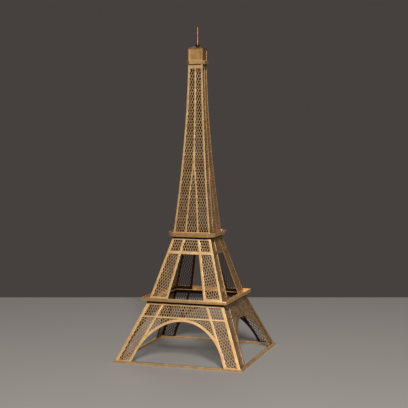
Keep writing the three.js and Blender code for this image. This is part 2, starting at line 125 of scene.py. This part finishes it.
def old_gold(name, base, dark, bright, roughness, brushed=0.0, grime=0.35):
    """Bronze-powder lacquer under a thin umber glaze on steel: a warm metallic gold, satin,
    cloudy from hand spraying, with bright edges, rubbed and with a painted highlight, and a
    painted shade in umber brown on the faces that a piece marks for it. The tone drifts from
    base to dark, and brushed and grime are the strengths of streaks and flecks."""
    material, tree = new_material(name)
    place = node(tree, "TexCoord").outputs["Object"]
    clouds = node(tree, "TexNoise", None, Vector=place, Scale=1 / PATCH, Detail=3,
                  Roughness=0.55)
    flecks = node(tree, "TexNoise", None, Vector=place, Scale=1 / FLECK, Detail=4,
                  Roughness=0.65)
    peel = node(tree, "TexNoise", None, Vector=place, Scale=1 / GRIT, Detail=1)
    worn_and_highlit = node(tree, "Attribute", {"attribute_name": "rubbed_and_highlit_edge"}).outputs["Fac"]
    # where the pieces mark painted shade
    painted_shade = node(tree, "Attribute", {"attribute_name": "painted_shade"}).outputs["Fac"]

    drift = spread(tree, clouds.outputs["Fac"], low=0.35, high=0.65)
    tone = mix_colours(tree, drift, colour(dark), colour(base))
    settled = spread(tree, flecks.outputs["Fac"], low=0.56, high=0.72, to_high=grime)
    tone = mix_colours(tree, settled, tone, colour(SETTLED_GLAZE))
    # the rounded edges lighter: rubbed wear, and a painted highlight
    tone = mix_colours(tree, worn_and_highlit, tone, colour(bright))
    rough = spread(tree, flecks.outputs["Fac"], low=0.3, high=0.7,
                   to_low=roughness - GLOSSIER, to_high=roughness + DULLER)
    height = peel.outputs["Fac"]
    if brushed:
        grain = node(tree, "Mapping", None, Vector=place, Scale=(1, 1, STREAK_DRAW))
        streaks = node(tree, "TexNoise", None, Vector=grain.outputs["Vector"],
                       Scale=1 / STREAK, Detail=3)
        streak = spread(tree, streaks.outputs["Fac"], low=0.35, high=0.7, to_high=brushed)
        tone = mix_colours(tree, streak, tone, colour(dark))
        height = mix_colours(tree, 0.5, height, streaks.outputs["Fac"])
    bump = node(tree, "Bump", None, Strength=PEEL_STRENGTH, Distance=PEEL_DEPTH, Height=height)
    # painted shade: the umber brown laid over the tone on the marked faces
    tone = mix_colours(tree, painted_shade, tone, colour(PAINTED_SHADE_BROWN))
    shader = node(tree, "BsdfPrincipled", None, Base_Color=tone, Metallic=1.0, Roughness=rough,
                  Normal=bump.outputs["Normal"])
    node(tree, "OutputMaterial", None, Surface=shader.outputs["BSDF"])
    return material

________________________

◆ To be done
Repeat the data above exactly.

◆ Solution for this exercise
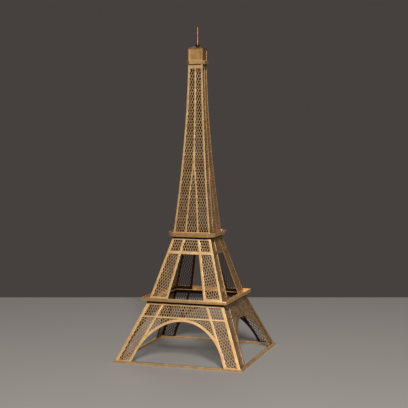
Keep writing the three.js and Blender code for this image. This is part 2, starting at line 125 of scene.py. This part finishes it.
def old_gold(name, base, dark, bright, roughness, brushed=0.0, grime=0.35):
    """Bronze-powder lacquer under a thin umber glaze on steel: a warm metallic gold, satin,
    cloudy from hand spraying, with bright edges, rubbed and with a painted highlight, and a
    painted shade in umber brown on the faces that a piece marks for it. The tone drifts from
    base to dark, and brushed and grime are the strengths of streaks and flecks."""
    material, tree = new_material(name)
    place = node(tree, "TexCoord").outputs["Object"]
    clouds = node(tree, "TexNoise", None, Vector=place, Scale=1 / PATCH, Detail=3,
                  Roughness=0.55)
    flecks = node(tree, "TexNoise", None, Vector=place, Scale=1 / FLECK, Detail=4,
                  Roughness=0.65)
    peel = node(tree, "TexNoise", None, Vector=place, Scale=1 / GRIT, Detail=1)
    worn_and_highlit = node(tree, "Attribute", {"attribute_name": "rubbed_and_highlit_edge"}).outputs["Fac"]
    # where the pieces mark painted shade
    painted_shade = node(tree, "Attribute", {"attribute_name": "painted_shade"}).outputs["Fac"]

    drift = spread(tree, clouds.outputs["Fac"], low=0.35, high=0.65)
    tone = mix_colours(tree, drift, colour(dark), colour(base))
    settled = spread(tree, flecks.outputs["Fac"], low=0.56, high=0.72, to_high=grime)
    tone = mix_colours(tree, settled, tone, colour(SETTLED_GLAZE))
    # the rounded edges lighter: rubbed wear, and a painted highlight
    tone = mix_colours(tree, worn_and_highlit, tone, colour(bright))
    rough = spread(tree, flecks.outputs["Fac"], low=0.3, high=0.7,
                   to_low=roughness - GLOSSIER, to_high=roughness + DULLER)
    height = peel.outputs["Fac"]
    if brushed:
        grain = node(tree, "Mapping", None, Vector=place, Scale=(1, 1, STREAK_DRAW))
        streaks = node(tree, "TexNoise", None, Vector=grain.outputs["Vector"],
                       Scale=1 / STREAK, Detail=3)
        streak = spread(tree, streaks.outputs["Fac"], low=0.35, high=0.7, to_high=brushed)
        tone = mix_colours(tree, streak, tone, colour(dark))
        height = mix_colours(tree, 0.5, height, streaks.outputs["Fac"])
    bump = node(tree, "Bump", None, Strength=PEEL_STRENGTH, Distance=PEEL_DEPTH, Height=height)
    # painted shade: the umber brown laid over the tone on the marked faces
    tone = mix_colours(tree, painted_shade, tone, colour(PAINTED_SHADE_BROWN))
    shader = node(tree, "BsdfPrincipled", None, Base_Color=tone, Metallic=1.0, Roughness=rough,
                  Normal=bump.outputs["Normal"])
    node(tree, "OutputMaterial", None, Surface=shader.outputs["BSDF"])
    return material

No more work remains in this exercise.